The fourth option — moving to a PSP with lower reserve requirements — is real but underused. Merchant account underwriting varies significantly across acquiring banks and PSPs. A merchant who faces a 15% reserve at one acquirer may qualify for a 7% reserve at another based on the same history. Getting competing reserve quotes is a legitimate part of the PSP evaluation process.
The Statement Reconciliation
If you want to measure the actual working capital cost of your payments stack for the first time, the exercise is:
- Pull your average monthly reserve balance from PSP reporting. If this is not reported, calculate it: reserve rate × 3-month average monthly volume × (holding period / 30).
- Calculate your average settlement float: (monthly volume / 30) × contracted settlement days.
- Sum the two and multiply by your cost of capital.
- Compare against your annual acquirer margin (acquirer margin rate × annual volume).

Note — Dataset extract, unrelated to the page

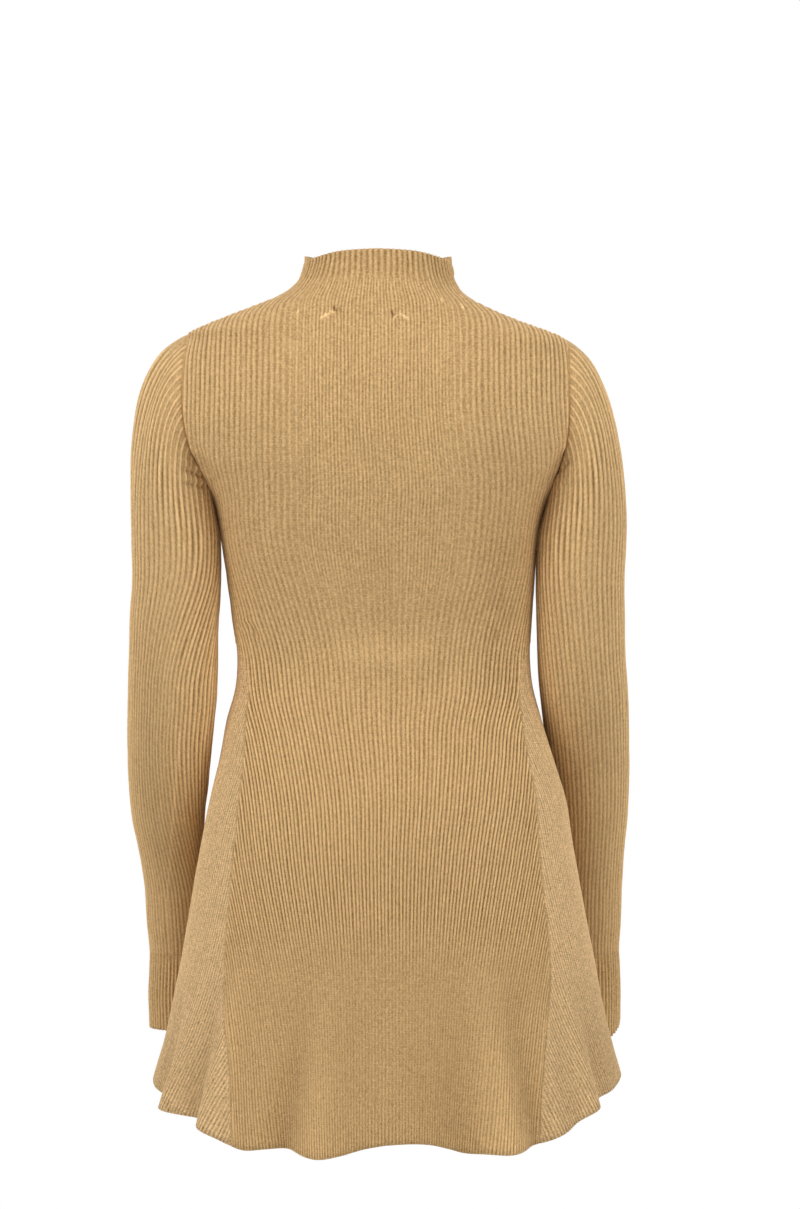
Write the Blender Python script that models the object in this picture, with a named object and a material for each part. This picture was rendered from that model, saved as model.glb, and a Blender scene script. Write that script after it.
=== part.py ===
"""Sweater dress, worn: rib-knit, funnel neck, long set-in sleeves, skirt flared by two side gores.

Every piece is one closed wall of knitting.  Ribs are raised on its outside, and its inside is plain.
The origin is midway between the shoulders, level with the base of the neck.  +Z is up, the back
faces +Y, and the wearer's left is +X.  All sizes here are millimetres until a mesh is written.

A place on the body is an angle round it and a level: 0 degrees is the centre back, 90 the left side,
180 the centre front.  A place on a sleeve is an angle round the arm: 0 outside, 90 at the back.
"""
import bmesh
import bpy
import numpy as np

MILLIMETRE = 0.001

# The cloth.
WALL = 1.8
RIB_RELIEF = 0.8
CUFF_RELIEF = 1.0
SEAM_GAP = 0.3           # between a sleeve and the body or its cuff
EDGE_TRIM = 0.23         # cut off each panel edge, so that inner corners keep SEAM_GAP between them too
SEAM_FLAT = 10.0         # a seam presses the ribs flat over this width

# Body sections, top to bottom.  Each is a squared ellipse with its sides on y = 0.
SQUARENESS = 2.25
BODY_COLUMNS = ("height", "half_width", "back", "front", "lean")
BODY_SECTIONS = np.array((
    (46.0,    66.8,  47.0,  70.0,  -0.9),
    (30.0,    69.6,  48.5,  71.0,   0.0),
    (16.0,    75.0,  53.0,  73.5,   1.0),
    (5.0,     89.0,  62.0,  78.0,   3.6),
    (-5.0,   112.5,  69.0,  82.0,   6.4),
    (-14.0,  133.5,  74.5,  86.0,   7.2),
    (-23.0,  152.5,  79.5,  90.0,   5.0),
    (-32.0,  168.0,  83.5,  94.0,   1.6),
    (-52.0,  180.5,  90.0, 101.0,   0.6),
    (-83.0,  190.5,  96.0, 109.0,   0.8),
    (-105.0, 191.5,  97.5, 113.5,   0.5),
    (-124.0, 187.0,  97.5, 117.0,  -0.5),
    (-142.0, 177.5,  96.5, 119.5,  -1.5),
    (-160.0, 162.0,  94.5, 121.0,  -2.8),
    (-175.0, 151.5,  92.0, 121.0,  -3.1),
    (-195.0, 145.0,  88.0, 119.0,  -2.2),
    (-218.0, 140.8,  82.5, 114.0,  -2.4),
    (-250.0, 137.6,  74.0, 104.0,  -3.6),
    (-285.0, 133.6,  66.5,  95.0,  -4.6),
    (-321.0, 131.0,  62.5,  89.5,  -6.0),
    (-345.0, 133.0,  64.5,  89.5,  -6.4),
    (-375.0, 141.0,  73.0,  93.0,  -6.5),
    (-410.0, 149.5,  87.0,  99.0,  -8.6),
    (-446.0, 159.3,  99.0, 105.0,  -9.8),
    (-485.0, 166.3, 106.5, 110.0,  -9.0),
    (-518.0, 172.2, 111.0, 115.0,  -8.9),
    (-550.0, 177.8, 117.0, 121.5,  -9.2),
    (-590.0, 185.2, 126.0, 131.0,  -9.7),
    (-625.0, 192.0, 135.5, 141.0,  -9.5),
    (-655.0, 198.6, 144.5, 149.5,  -9.8),
    (-700.0, 211.4, 158.5, 162.0,  -9.6),
    (-745.0, 223.5, 170.0, 173.0,  -9.6),
))

# Levels with a meaning, top to bottom.  Between NECK_BASE and the collar's edge, and between
# HEM_START and the hem, levels are stretched so that the last one lies on the uneven edge.
COLLAR_TOP = 44.0
NECK_BASE = 5.0
YOKE = -83.0
GORE_TOP = -300.0
HEM_START = -600.0
HEM = -740.0

# An armhole seen from the side is an ellipse.
ARMHOLE_TOP = -32.0
ARMHOLE_HEIGHT = 143.0
ARMHOLE_HALF_DEPTH = 50.0
ARMHOLE_STEPS = 9        # spaces between rows of the body beside each armhole

NECK_LEVELS = (COLLAR_TOP, 29.0, 16.0, 7.0, -1.0, -8.0, -16.0, -24.0)
WAIST_LEVELS = (-205.0, -238.0, -270.0)
GORE_LEVELS = (GORE_TOP, -310.0, -326.0, -352.0, -392.0, -444.0, -504.0, -562.0, -612.0, -658.0,
               -701.0, HEM)

# The edge of the collar and of the hem, by angle.  The back of the collar dips at its side seams.
COLLAR_COLUMNS = ("angle", "back_top", "front_top")
COLLAR_EDGE = np.array((
    (0.0,    44.3, 44.3),
    (30.0,   42.5, 44.0),
    (60.0,   38.0, 43.5),
    (90.0,   35.0, 42.5),
    (135.0,  35.0, 39.0),
    (180.0,  35.0, 37.0),
))
HEM_COLUMNS = ("angle", "left", "right")
HEM_EDGE = np.array((
    (0.0,   -732.0, -732.0),
    (4.0,   -735.5, -731.0),
    (8.0,   -740.5, -732.0),
    (12.0,  -743.0, -736.0),
    (15.0,  -741.5, -739.5),
    (20.0,  -737.0, -740.5),
    (26.0,  -738.0, -740.5),
    (32.0,  -739.0, -736.5),
    (36.0,  -735.0, -734.0),
    (41.0,  -724.0, -729.0),
    (47.0,  -715.0, -721.0),
    (54.0,  -713.5, -713.0),
    (63.0,  -712.0, -703.0),
    (72.0,  -703.0, -697.0),
    (90.0,  -695.0, -692.0),
    (110.0, -704.0, -703.0),
    (130.0, -719.0, -721.0),
    (155.0, -730.0, -728.0),
    (180.0, -727.0, -727.0),
))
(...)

If the working capital cost is more than 25% of your acquirer margin, it is a negotiation target on par with the rate conversation. If it is larger than your acquirer margin, your PSP contract is structured more against your balance sheet than most operators realise.
Settlement timing and reserves never appear on the processing statement because they are not fees. But they are the most negotiable working capital costs most payment operators are carrying — and they are negotiated almost nowhere near as frequently as the MDR.